Rural locality in Kharkiv Oblast, Ukraine

Prolisne (Пролісне), formerly Chkalovske (Чкаловське, Чкаловское) is a rural settlement in Chuhuiv Raion of Kharkiv Oblast in Ukraine. It is located in the steppe east of the city of Chuhuiv and west of Kupiansk. Prolisne hosts the administration of Chkalovske settlement hromada, one of the hromadas of Ukraine. The settlement's population is

==History==
===2022 Russian invasion of Ukraine===
From 16 March to 8 September, Chkalovske was occupied by Russian forces during the Russian invasion of Ukraine.

Until 26 January 2024, Chkalovske was designated urban-type settlement. On this day, a new law entered into force which abolished this status, and Chkalovske became a rural settlement.

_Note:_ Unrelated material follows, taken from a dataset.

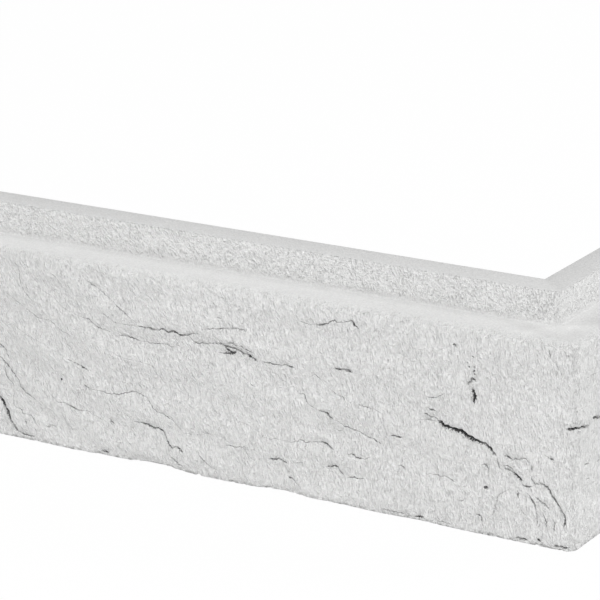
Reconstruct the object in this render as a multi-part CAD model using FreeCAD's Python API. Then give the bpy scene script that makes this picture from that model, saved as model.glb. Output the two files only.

On 19 September 2024, the Verkhovna Rada voted to rename Chkalovske to Prolisne.

==Economy==
===Transportation===
Prolisnyi railway station is located in Prolisne. It is on the railway connecting Kharkiv and Kupiansk via Chuhuiv. There is regular passenger traffic.

The settlement has road access to Highway M03 connecting Kharkiv and Sloviansk as well as to Highway H23 connecting Kharkiv and Sievierodonetsk via Kupiansk.